KIP must be distinguished from several adjacent instruments. It is not the same as the Pravasi Bharatiya Divas (PBD), which is a biennial convention for established diaspora leaders, professionals, and businesspeople rather than a youth orientation tour. It differs from the OCI card scheme, which confers a lifelong visa-free residency-and-travel status rather than a time-bound programme. It is also distinct from the Study in India initiative, which recruits foreign students — including non-PIO foreigners — into degree programmes, whereas KIP is explicitly heritage-based and non-academic. For UPSC GS Paper II preparation, the analytically important point is that KIP is a soft-power and diaspora-diplomacy tool, not a citizenship, migration, or scholarship mechanism.
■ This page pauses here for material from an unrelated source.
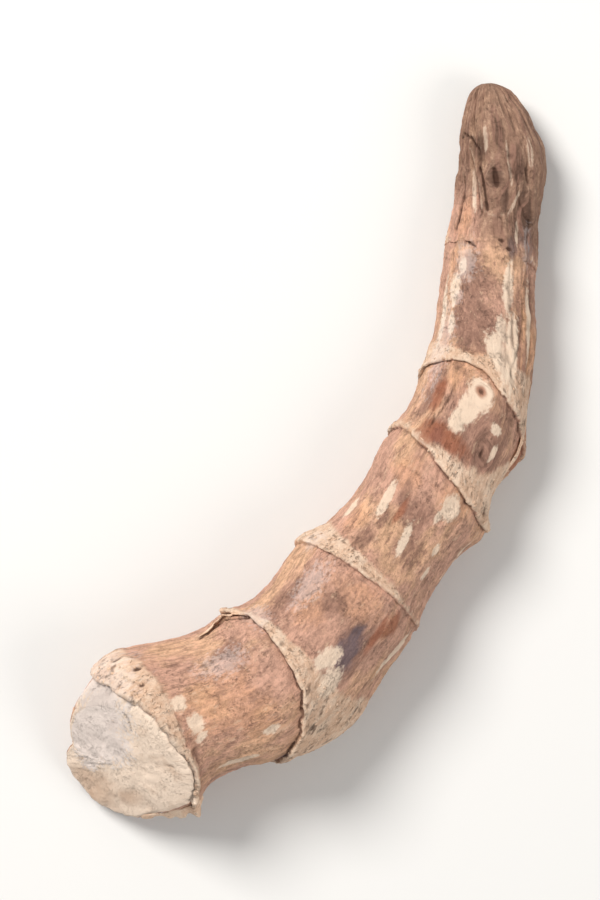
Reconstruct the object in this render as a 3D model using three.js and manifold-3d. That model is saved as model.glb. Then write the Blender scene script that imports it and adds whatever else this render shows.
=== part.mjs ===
// One trimmed, dried piece of calamus (sweet flag) rhizome, in millimetres.
// +Z is up. The piece lies on its flattened underside, its growing tip towards +Y,
// and the origin is under the middle of its box, on the surface that it lies on.
import * as THREE from "three";
import { mergeVertices } from "three/addons/utils/BufferGeometryUtils.js";
import Module from "manifold-3d";

// ---- Driving dimensions ----

// Plan of the growth axis, from the trimmed end (old) to the tip (young).
const AXIS_PLAN = [
  [-24.8, -36.6],
  [-14.6, -29.9],
  [-3.0, -25.2],
  [6.3, -15.3],
  [13.9, -4.7],
  [19.1, 6.4],
  [20.1, 18.0],
  [21.2, 29.6],
  [20.4, 39.0],
];

// Half width of the body between its nodes: [distance along the axis, half width].
const HALF_WIDTHS = [
  [-3.0, 5.2],
  [2.0, 7.0],
  [6.0, 7.9],
  [12.0, 7.9],
  [30.0, 7.6],
  [48.0, 6.4],
  [60.0, 5.7],
  [70.0, 5.15],
  [84.0, 4.4],
];
const TIP_ROUNDING = 13; // length over which the tip closes
const TIP_BLUNTNESS = 2.2; // 2 closes as an ellipse, more is blunter
const THICKNESS_RATIO = 0.84; // thickness over width
const SECTION_SQUARENESS = 2.25; // 2 is an ellipse

// The nodes are ring-shaped leaf scars. Each ring lies in a slanting plane: `lean` shifts
// it tipwards on the outside of the bend, `bow` shifts it tipwards on top.
const NODES = [
  { at: 10.9, lean: 0.0, bow: 1.9, swell: 1.15, reach: 2.6, step: 0.35 },
  { at: 23.9, lean: -1.2, bow: 1.8, swell: 0.8, reach: 3.2, step: 0.45 },
  { at: 37.3, lean: -0.4, bow: 1.4, swell: 0.75, reach: 3.4, step: 0.35 },
  { at: 51.7, lean: -1.4, bow: 0.0, swell: 0.65, reach: 3.2, step: 0.35 },
  { at: 60.4, lean: -2.2, bow: 3.6, swell: 0.5, reach: 3.4, step: 0.3 },
  { at: 77.2, lean: -0.9, bow: 0.5, swell: 0.25, reach: 2.6, step: 0.3 },
];

// Low humps where dormant buds sit, and dents where the height is below zero. `around` is in
// degrees: 0 is outside the bend, 90 is on top.
const LUMPS = [
  { at: 2.6, around: 203, radius: 6.2, height: -3.5 },
  { at: 0.0, around: -30, radius: 4.0, height: 0.6 },
  { at: 9.4, around: -14, radius: 2.2, height: 0.9 },
  { at: 20.4, around: -8, radius: 3.6, height: -1.4 },
  { at: 24.6, around: 196, radius: 2.2, height: 0.35 },
  { at: 28.6, around: -14, radius: 4.6, height: 1.5 },
  { at: 50.2, around: -4, radius: 2.0, height: 1.0 },
  { at: 39.2, around: 183, radius: 1.8, height: 0.5 },
  { at: 58.8, around: -10, radius: 2.8, height: 1.4 },
];

// Knife cut across the old end, slanting from the first ring on top to the bottom edge.
const CUT = { at: 4.6, lean: 1.6, bow: 6.4 };
const CUT_HALF_WIDTH = 8.0; // half width at which lean and bow are measured

const FLAT_DEPTH = 0.45; // how far the underside is worn flat
const UNDERSIDE_ARCH = 0.3; // rise of the underside between its resting places
const ARCH_LENGTH = 46; // distance between two resting places

const FIRST_ROW = -3; // the body starts here, and the knife cut trims it
const ROW_SPACING = 2.2; // between rows of the surface, along the axis
const ROWS_AT_NODE = [-1.3, -0.3, 0.3, 1.5]; // extra rows beside each ring
const COLUMNS = 40; // round the body
const BARK = { color: 0xb98f70, roughness: 0.88, metalness: 0.0 };

// ---- Shape of the body, as functions of the distance along it and the angle round it ----

const axis = new THREE.CatmullRomCurve3(
  AXIS_PLAN.map(([x, y]) => new THREE.Vector3(x, y, 0)),
  false,
  "centripetal",
);
axis.arcLengthDivisions = 800;
const LENGTH = axis.getLength();

// Smooth interpolation through [position, value] pairs, with flat ends.
function through(pairs, position) {
  const last = pairs.length - 1;
  if (position <= pairs[0][0]) return pairs[0][1];
  if (position >= pairs[last][0]) return pairs[last][1];
  const i = pairs.findIndex(([p]) => p > position) - 1;
  const slope = (a, b) => (pairs[b][1] - pairs[a][1]) / (pairs[b][0] - pairs[a][0]);
  const tangent = (k) => (k === 0 || k === last ? 0 : slope(k - 1, k + 1));
  const span = pairs[i + 1][0] - pairs[i][0];
  const u = (position - pairs[i][0]) / span;
  return (
    pairs[i][1] * (1 + 2 * u) * (1 - u) ** 2 +
    pairs[i + 1][1] * (3 - 2 * u) * u ** 2 +
    tangent(i) * span * u * (1 - u) ** 2 +
    tangent(i + 1) * span * (u - 1) * u ** 2
  );
}

// How far a row that crosses the axis at `along` is pulled tipwards at an angle round it.
const SLANTS = [{ at: CUT.at - 8, lean: 0, bow: 0 }, ...NODES, { at: LENGTH - 6, lean: 0, bow: 0 }];
const leanPairs = SLANTS.map((n) => [n.at, n.lean]);
const bowPairs = SLANTS.map((n) => [n.at, n.bow]);
function slant(along, angle) {
  return through(leanPairs, along) * Math.cos(angle) + through(bowPairs, along) * Math.sin(angle);
}

// The step at a ring, by distance from it: a hollow before it, then the raised edge of the scar.
function ringStep(distance) {
  const hollow = -0.45 * Math.exp(-(((distance + 0.5) / 0.7) ** 2));
  const edge = distance > 0 ? Math.exp(-distance / 1.6) : 0;
  return hollow + edge;
}

function halfWidth(along, row, angle) {
  let width = through(HALF_WIDTHS, along);
  for (const node of NODES) {
    const distance = row - node.at;
    width += node.swell * Math.exp(-((distance / node.reach) ** 2));
    width += node.step * ringStep(distance);
  }
  width *= 1 + 0.022 * Math.sin(2 * angle + 0.9 + 0.07 * along);
  width *= 1 + 0.018 * Math.sin(3 * angle - 0.11 * along);
  const fromTip = Math.min(1, Math.max(0, (LENGTH - along) / TIP_ROUNDING));
  return width * (1 - (1 - fromTip) ** TIP_BLUNTNESS) ** (1 / TIP_BLUNTNESS);
}

function lumpHeight(along, angle, radius) {
  let height = 0;
  for (const lump of LUMPS) {
    const turn = angle - THREE.MathUtils.degToRad(lump.around);
    const across = radius * Math.atan2(Math.sin(turn), Math.cos(turn));
    const distance = Math.hypot(along - lump.at, across);
    height += lump.height * Math.exp(-((distance / lump.radius) ** 2));
  }
  return height;
}

// Height of the axis over the surface that the piece lies on.
function axisHeight(along) {
  const arch = UNDERSIDE_ARCH * Math.sin((Math.PI * along) / ARCH_LENGTH) ** 2;
  const halfThickness = THICKNESS_RATIO * halfWidth(Math.max(along, 6), Math.max(along, 6), 0);
  return halfThickness - FLAT_DEPTH + arch;
}

// The axis at a distance along it, going straight on past both ends.
function axisPoint(along) {
  const u = THREE.MathUtils.clamp(along / LENGTH, 0, 1);
  const tangent = axis.getTangentAt(u);
  const point = axis.getPointAt(u).addScaledVector(tangent, along - u * LENGTH);
  point.z = axisHeight(Math.min(along, LENGTH - TIP_ROUNDING));
  return { point, tangent, side: new THREE.Vector3(tangent.y, -tangent.x, 0) };
}

const rounded = (value) => Math.sign(value) * Math.abs(value) ** (2 / SECTION_SQUARENESS);

// Carries a point of the straight body to the bent one.
function bend(row, angle, share) {
  const along = row + share * slant(row, angle);
  const width = halfWidth(along, row, angle);
  const grown = width > 0 ? width + lumpHeight(along, angle, width) : 0;
  const { point, side } = axisPoint(along);
  point.addScaledVector(side, share * grown * rounded(Math.cos(angle)));
  point.z += share * grown * THICKNESS_RATIO * rounded(Math.sin(angle));
  return point;
}

// ---- The solid ----

function rowPositions() {
  const rows = new Set();
  const span = LENGTH - FIRST_ROW;
  const count = Math.round(span / ROW_SPACING);
  for (let i = 0; i <= count; i++) rows.add(FIRST_ROW + (span * i) / count);
  const beside = NODES.flatMap((node) => ROWS_AT_NODE.map((offset) => node.at + offset));
  const kept = [...rows].filter((row) => beside.every((b) => Math.abs(b - row) > 0.7));
  const closing = [0.1, 0.4, 1.0].map((d) => LENGTH - d);
  return [...kept, ...beside, ...closing].sort((a, b) => a - b);
}

// A straight lathe body of unit radius, whose rows are then bent to the real shape.
function bodyGeometry() {
  const rows = rowPositions();
  const profile = [
    new THREE.Vector2(0, rows[0]),
    ...rows.slice(0, -1).map((row) => new THREE.Vector2(1, row)),
    new THREE.Vector2(0, LENGTH),
  ];
  const geometry = new THREE.LatheGeometry(profile, COLUMNS);
  const position = geometry.getAttribute("position");
  for (let i = 0; i < position.count; i++) {
    const [x, y, z] = [position.getX(i), position.getY(i), position.getZ(i)];
    const place = bend(y, Math.atan2(z, x), Math.min(1, Math.hypot(x, z)));
    position.setXYZ(i, place.x, place.y, place.z);
  }
  return geometry;
}

// The block of air beyond the knife cut.
function cutGeometry() {
  const size = 60;
  const { point, tangent, side } = axisPoint(CUT.at);
  const up = new THREE.Vector3(0, 0, 1);
  const normal = tangent
    .clone()
    .addScaledVector(side, -CUT.lean / CUT_HALF_WIDTH)
    .addScaledVector(up, -CUT.bow / (CUT_HALF_WIDTH * THICKNESS_RATIO))
    .normalize();
  const geometry = new THREE.BoxGeometry(size, size, size);
  geometry.translate(0, 0, -size / 2);
  const turn = new THREE.Quaternion().setFromUnitVectors(up, normal);
  return geometry.applyQuaternion(turn).translate(point.x, point.y, point.z);
}

// The block under the surface that the piece lies on, which wears its underside flat.
function groundGeometry() {
  const size = 200;
  return new THREE.BoxGeometry(size, size, size).translate(0, 0, -size / 2);
}

const wasm = await Module();
wasm.setup();

function solidOf(geometry) {
  const bare = geometry.clone();
  bare.deleteAttribute("normal");
  bare.deleteAttribute("uv");
  const merged = mergeVertices(bare, 1e-4);
  return new wasm.Manifold(
    new wasm.Mesh({
      numProp: 3,
      vertProperties: merged.getAttribute("position").array,
      triVerts: new Uint32Array(merged.index.array),
    }),
  );
}

function geometryOf(solid) {
  const { numProp, vertProperties, triVerts } = solid.getMesh();
  const geometry = new THREE.BufferGeometry();
  geometry.setAttribute("position", new THREE.BufferAttribute(vertProperties, numProp));
  geometry.setIndex(new THREE.BufferAttribute(triVerts, 1));
  geometry.computeVertexNormals();
  return geometry;
}

function rhizome() {
  const solid = solidOf(bodyGeometry())
    .subtract(solidOf(cutGeometry()))
    .subtract(solidOf(groundGeometry()));
  const mesh = new THREE.Mesh(geometryOf(solid), new THREE.MeshStandardMaterial(BARK));
  mesh.name = "rhizome";
  return mesh;
}

const piece = rhizome();
const box = new THREE.Box3().setFromObject(piece);
const middle = box.getCenter(new THREE.Vector3());
piece.geometry.translate(-middle.x, -middle.y, 0);

const calamusRoot = new THREE.Group();
calamusRoot.add(piece);
export default calamusRoot;
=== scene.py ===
"""A dried, trimmed piece of calamus (sweet flag) rhizome, lying on its flattened underside.

The bark is one closed mesh made of rows along the growth axis and columns round it. The rows
slant like the leaf scars, so that every scar nearly follows a row. Lengths in this file are
millimetres in the rhizome's own places (row along the axis, angle round it) and become metres
when a mesh is made.
An angle of 0 degrees is outside the bend, 90 is on top, 180 inside the bend, 270 underneath.
"""

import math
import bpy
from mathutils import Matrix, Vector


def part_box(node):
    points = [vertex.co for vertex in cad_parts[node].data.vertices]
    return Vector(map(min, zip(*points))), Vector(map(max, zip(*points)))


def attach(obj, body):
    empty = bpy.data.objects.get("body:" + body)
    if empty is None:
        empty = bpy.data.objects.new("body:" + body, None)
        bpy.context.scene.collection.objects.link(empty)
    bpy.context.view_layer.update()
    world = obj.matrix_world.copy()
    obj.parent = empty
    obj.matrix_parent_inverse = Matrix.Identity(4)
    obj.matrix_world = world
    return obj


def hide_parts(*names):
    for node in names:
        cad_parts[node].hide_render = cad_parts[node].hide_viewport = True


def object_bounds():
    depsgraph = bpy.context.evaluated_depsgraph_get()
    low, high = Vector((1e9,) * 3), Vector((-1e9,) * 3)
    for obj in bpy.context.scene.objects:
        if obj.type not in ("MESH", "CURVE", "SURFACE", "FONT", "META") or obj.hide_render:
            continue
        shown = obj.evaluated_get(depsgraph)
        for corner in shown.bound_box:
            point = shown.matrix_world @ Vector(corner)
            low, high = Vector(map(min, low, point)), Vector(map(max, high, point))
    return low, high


bl_info = {
    "name": "Calamus Root",
    "version": (1, 0, 0),
    "blender": (4, 5, 0),
    "location": "View3D > Sidebar > Calamus",
    "description": "Builds a dried calamus rhizome with its bark, leaf scars and knife cut",
    "category": "Add Mesh",
}

import bmesh
import bpy
import numpy as np
from mathutils import Vector, noise

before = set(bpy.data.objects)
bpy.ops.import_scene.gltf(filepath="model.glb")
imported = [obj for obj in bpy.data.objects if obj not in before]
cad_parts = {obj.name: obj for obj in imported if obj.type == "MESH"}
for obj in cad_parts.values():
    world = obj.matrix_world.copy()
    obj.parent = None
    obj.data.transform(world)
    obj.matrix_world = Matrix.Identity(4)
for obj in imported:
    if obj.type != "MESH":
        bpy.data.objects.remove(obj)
CAD_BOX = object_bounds()
CAD_NODE = "rhizome"
MM = 0.001

# ---- The body's driving dimensions, as in the CAD solid ----

AXIS_PLAN = np.array([
    (-24.8, -36.6),
    (-14.6, -29.9),
    (-3.0, -25.2),
    (6.3, -15.3),
    (13.9, -4.7),
    (19.1, 6.4),
    (20.1, 18.0),
    (21.2, 29.6),
    (20.4, 39.0),
])
HALF_WIDTHS = (
    (-3.0, 5.2),
    (2.0, 7.0),
    (6.0, 7.9),
    (12.0, 7.9),
    (30.0, 7.6),
    (48.0, 6.4),
    (60.0, 5.7),
    (70.0, 5.15),
    (84.0, 4.4),
)
TIP_ROUNDING = 13.0
TIP_BLUNTNESS = 2.2
THICKNESS_RATIO = 0.84
SECTION_SQUARENESS = 2.25
CUT_AT, CUT_LEAN, CUT_BOW = 4.6, 1.6, 6.4
CUT_HALF_WIDTH = 8.0
FLAT_DEPTH = 0.45
UNDERSIDE_ARCH = 0.3
ARCH_LENGTH = 46.0

# Humps and dents: (row, angle, radius, height).
LUMPS = (
    (2.6, 203, 6.2, -3.5),
    (0.0, -30, 4.0, 0.6),
    (9.4, -14, 2.2, 0.9),
    (20.4, -8, 3.6, -1.4),
    (24.6, 196, 2.2, 0.35),
    (28.6, -14, 4.6, 1.5),
    (50.2, -4, 2.0, 1.0),
    (39.2, 183, 1.8, 0.5),
    (58.8, -10, 2.8, 1.4),
)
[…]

Controversies and edge cases surround the programme's reach and selection. Critics note that KIP cohorts are small relative to the diaspora's scale, raising questions about whether it functions more as symbolic outreach than mass engagement. The age cap of 35 and the PIO-only eligibility exclude older diaspora members and naturalised foreigners of non-Indian descent who nevertheless have economic ties to India. The pandemic-era pivot to virtual editions tested whether the immersive, in-country logic of the programme could survive digital delivery, and the experience reinforced that physical immersion remains central to its objectives. There has also been periodic debate over whether the programme should be expanded to include skilled professionals and investors rather than focusing narrowly on heritage tourism for the young.
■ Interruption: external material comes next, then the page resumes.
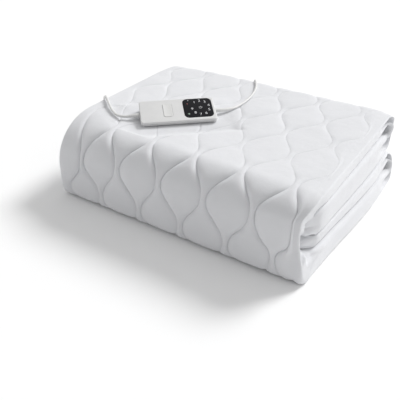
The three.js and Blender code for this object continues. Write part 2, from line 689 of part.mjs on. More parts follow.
// The plug lies flat beside the coil, its pins pointing away along +Y
const PLUG = { x: -287, y: 90, width: 35.3, height: 13.7, length: 36, pinSpacing: 18.6 };
const TAIL_ROUTE = [
  [-277.7, 32, 13.3], [-277.7, 47, 13], [-278.4, 58, 11.6], [-280.8, 69, 9.2],
  [-284.6, 78, 7.5], [-286.8, 84.6, 6.9], [-287, 89.5, 6.85],
];
const PIN = { radius: 2, length: 19, steps: 14 };

function plugGeometry() {
  const middle = PLUG.height / 2;
  const axis = curveThrough([
    [PLUG.x, PLUG.y, middle], [PLUG.x, PLUG.y + PLUG.length / 2, middle],
    [PLUG.x, PLUG.y + PLUG.length, middle],
  ]);
  const rows = [
    { at: 0, wide: 3.4, high: 3.4 },
    { at: 0.3, wide: 4.6, high: 4.6 },
    { at: 0.42, wide: 9, high: 6.2 },
    { at: 0.6, wide: 14.5, high: middle },
    { at: 0.9, wide: PLUG.width / 2, high: middle },
    { at: 1, wide: PLUG.width / 2 - 0.8, high: middle - 0.8 },
  ];
  return sleeve(axis, rows, 20);
}

function pinGeometry() {
  const profile = [
    new THREE.Vector2(0, 0), new THREE.Vector2(PIN.radius, 0),
    new THREE.Vector2(PIN.radius, PIN.length - 1.2), new THREE.Vector2(PIN.radius - 0.9, PIN.length),
    new THREE.Vector2(0, PIN.length),
  ];
  return new THREE.LatheGeometry(profile, PIN.steps);
}

const finish = (color, roughness, metalness = 0) => (
  new THREE.MeshStandardMaterial({ color, roughness, metalness }));
const quiltWhite = finish(0xeeeff3, 0.92);
const mouldedWhite = finish(0xe9e9e8, 0.42);
const leadWhite = finish(0xe6e6e4, 0.5);
const displayBlack = finish(0x1f1e22, 0.12);
const strapGrey = finish(0xc9c9c7, 0.8);
const pinMetal = finish(0xc8c9cc, 0.3, 1);

const blanket = new THREE.Group();

function place(name, geometry, material, parent = blanket) {
  const mesh = new THREE.Mesh(geometry, material);
  mesh.name = name;
  parent.add(mesh);
  return mesh;
}

place('blanket', blanketGeometry(), quiltWhite);

const control = new THREE.Group();
controlPlace.decompose(control.position, control.quaternion, control.scale);
blanket.add(control);
place('control_base', controlBaseGeometry(), mouldedWhite, control);
place('control_cover', controlCoverGeometry(), mouldedWhite, control);
place('display_panel', displayGeometry(), displayBlack, control);
place('press_key', keyGeometry(), mouldedWhite, control);

place('mains_relief', sleeve(curveThrough(MAINS_RELIEF_ROUTE), [
  { at: 0, wide: 4.4, high: 3.9 },
  { at: 0.35, wide: 4.1, high: 3.7 },
  { at: 1, wide: 3, high: 3 },
]), mouldedWhite);
place('mains_lead', trimmedLead(MAINS_ROUTE, 32), leadWhite);
place('mains_coil', coilGeometry(), leadWhite);
place('coil_tie', tieGeometry(), strapGrey);
place('mains_tail', trimmedLead(TAIL_ROUTE, 7), leadWhite);
place('plug_body', plugGeometry(), mouldedWhite);
['a', 'b'].forEach((letter, i) => {
  const pin = place(`plug_pin_${letter}`, pinGeometry(), pinMetal);
  pin.position.set(PLUG.x + (i - 0.5) * PLUG.pinSpacing, PLUG.y + PLUG.length + 0.3, PLUG.height / 2);
});

place('blanket_relief', sleeve(curveThrough(BLANKET_RELIEF_ROUTE), [
  { at: 0, wide: 4.6, high: 4 },
  { at: 0.3, wide: 4.2, high: 3.8 },
  { at: 0.65, wide: 3.6, high: 3.4 },
  { at: 1, wide: 3, high: 3 },
]), mouldedWhite);
place('blanket_lead', leadGeometry(BLANKET_ROUTE, 27), leadWhite);
place('blanket_gland', sleeve(curveThrough(GLAND_ROUTE), [
  { at: 0, wide: 3, high: 3 },
  { at: 0.5, wide: 3.4, high: 3 },
  { at: 1, wide: 3.8, high: 2.6 },
]), mouldedWhite);

export default blanket;
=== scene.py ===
# %% [markdown]
# # A folded electric blanket
# The object is a white quilted underblanket, folded into a block, with its wired control lying on top.
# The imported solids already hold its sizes, its folds and its moving key. This lesson dresses them:
# it makes each visible piece again as a fine mesh in the same place, and gives each a finish.
# The frame is loaded first, because every piece takes its place from it.

# %% Load the frame
from math import cos, pi, radians, sin

import bpy
import numpy as np
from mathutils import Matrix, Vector
from mathutils.geometry import tessellate_polygon


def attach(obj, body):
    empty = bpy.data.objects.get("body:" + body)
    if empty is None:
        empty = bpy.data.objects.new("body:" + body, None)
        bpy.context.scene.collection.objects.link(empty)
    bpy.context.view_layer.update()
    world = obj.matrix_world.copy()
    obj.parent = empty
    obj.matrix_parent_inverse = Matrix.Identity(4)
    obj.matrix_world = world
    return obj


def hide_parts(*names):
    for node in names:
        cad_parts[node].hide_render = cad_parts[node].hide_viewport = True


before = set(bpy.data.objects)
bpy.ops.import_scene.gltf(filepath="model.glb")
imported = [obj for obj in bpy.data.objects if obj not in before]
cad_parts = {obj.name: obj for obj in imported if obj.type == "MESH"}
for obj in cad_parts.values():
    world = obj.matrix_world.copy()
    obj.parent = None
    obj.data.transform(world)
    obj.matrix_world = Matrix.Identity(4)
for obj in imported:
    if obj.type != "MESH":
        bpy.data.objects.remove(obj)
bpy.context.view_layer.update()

MM = 0.001               # all sizes below are in millimetres, and meshes are in metres
BLANKET_BODY = "folded_blanket"
KEY_BODY = "key"

# %% [markdown]
# ## The camera
# The view looks down on the blanket from its right front corner. Its place was worked out from the
# regular spacing of the quilted lines, so that the lines run where a real quilt's lines would.

# %% Camera
CAMERA = {"place": (436.0, -786.3, 565.6), "down": 0.5883, "left": 0.5737, "lens": 48.48, "sensor": 36.0}

camera_data = bpy.data.cameras.new("photo_view")
camera_data.lens = CAMERA["lens"]
camera_data.sensor_width = CAMERA["sensor"]
camera = bpy.data.objects.new("photo_view", camera_data)
camera.location = Vector(CAMERA["place"]) * MM
camera.rotation_euler = (pi / 2 - CAMERA["down"], 0, CAMERA["left"])
bpy.context.scene.collection.objects.link(camera)
bpy.context.scene.camera = camera
print("camera at", tuple(round(v, 3) for v in camera.location))

# %% [markdown]
# ## Small tools
# Every mesh here is a grid of points worked out as one numpy array, with faces between neighbours.
# `smooth` and `mix` shape the curves, `grid_faces` joins the points, and `make_piece` hands the arrays
# to Blender in one go. A closed piece is turned inside out if its volume comes out negative.

# %% Helpers for shapes
def smooth(low, high, value):
    """0 below low, 1 above high, and between them the S-curve 3t^2 - 2t^3 of the share t."""
    t = np.clip((np.asarray(value, float) - low) / (high - low), 0, 1)
    return t * t * (3 - 2 * t)


def mix(start, end, share):
    """start where the share is 0, end where it is 1, and a straight change between."""
    return start + (end - start) * share


def grid_faces(rows, columns, ring=True, loop=False):
    """Quads between the points of a grid. ring joins the last column to the first, loop the rows."""
    r = np.arange(rows if loop else rows - 1)[:, None]
    c = np.arange(columns if ring else columns - 1)[None, :]
    next_r = (r + 1) % rows
    next_c = (c + 1) % columns
    corners = [r * columns + c, r * columns + next_c, next_r * columns + next_c, next_r * columns + c]
    return np.stack(np.broadcast_arrays(*corners), -1).reshape(-1, 4)


def signed_volume(points, faces):
    """Sum over fans of triangles of a . (b x c) / 6, positive where the faces point out."""
    total = 0.0
    for block in faces:
        a = points[block[:, 0]]
        for k in range(1, block.shape[1] - 1):
            b, c = points[block[:, k]], points[block[:, k + 1]]
            total += np.einsum("ij,ij->", a, np.cross(b, c)) / 6
    return total


def make_piece(name, points, faces, sharp=None):
    """A mesh object from points in millimetres and a list of face arrays, one array for each
    number of corners. Faces are smooth, and edges bent by more than sharp degrees stay crisp."""
    points = np.asarray(points, float).reshape(-1, 3)
    if signed_volume(points, faces) < 0:
        faces = [block[:, ::-1] for block in faces]
    totals = np.concatenate([np.full(len(block), block.shape[1]) for block in faces])
    corners = np.concatenate([block.ravel() for block in faces])
    mesh = bpy.data.meshes.new(name)
    mesh.vertices.add(len(points))
    mesh.vertices.foreach_set("co", (points * MM).astype(np.float32).ravel())
    mesh.loops.add(len(corners))
    mesh.loops.foreach_set("vertex_index", corners.astype(np.int32))
    mesh.polygons.add(len(totals))
    starts = np.concatenate([[0], np.cumsum(totals)[:-1]])
    mesh.polygons.foreach_set("loop_start", starts.astype(np.int32))
    mesh.update(calc_edges=True)
    mesh.polygons.foreach_set("use_smooth", np.ones(len(totals), bool))
    if sharp:
        mesh.set_sharp_from_angle(angle=radians(sharp))
    piece = bpy.data.objects.new(name, mesh)
    bpy.context.scene.collection.objects.link(piece)
    return piece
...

For the working practitioner — the desk officer, the diaspora-affairs researcher, or the civil-services aspirant — KIP exemplifies India's deliberate construction of diaspora soft power as an instrument of foreign policy. It illustrates the broader doctrine, articulated since the Singhvi report, that the overseas Indian community is a strategic asset for trade promotion, remittance flows (India being the world's largest remittance recipient), cultural diplomacy, and image-building. Understanding KIP enables a practitioner to situate it accurately within the MEA's wider diaspora architecture, to distinguish heritage engagement from migration governance, and to assess India's comparative approach against analogous programmes such as Israel's Taglit-Birthright, Ireland's Global Irish strategy, or China's overseas-Chinese outreach — a comparison that recurs in policy analysis and competitive examinations alike.
Example
In 2018, the Ministry of External Affairs ran the 51st Know India Programme, hosting young persons of Indian origin from Suriname, Guyana, and Trinidad in partnership with the state of Delhi.
Frequently asked questions
Eligibility is restricted to Persons of Indian Origin aged between 21 and 35, nominated through Indian embassies and high commissions abroad. The programme prioritises descendants of historical indentured-labour diaspora communities in regions such as the Caribbean, Fiji, Mauritius, and Suriname.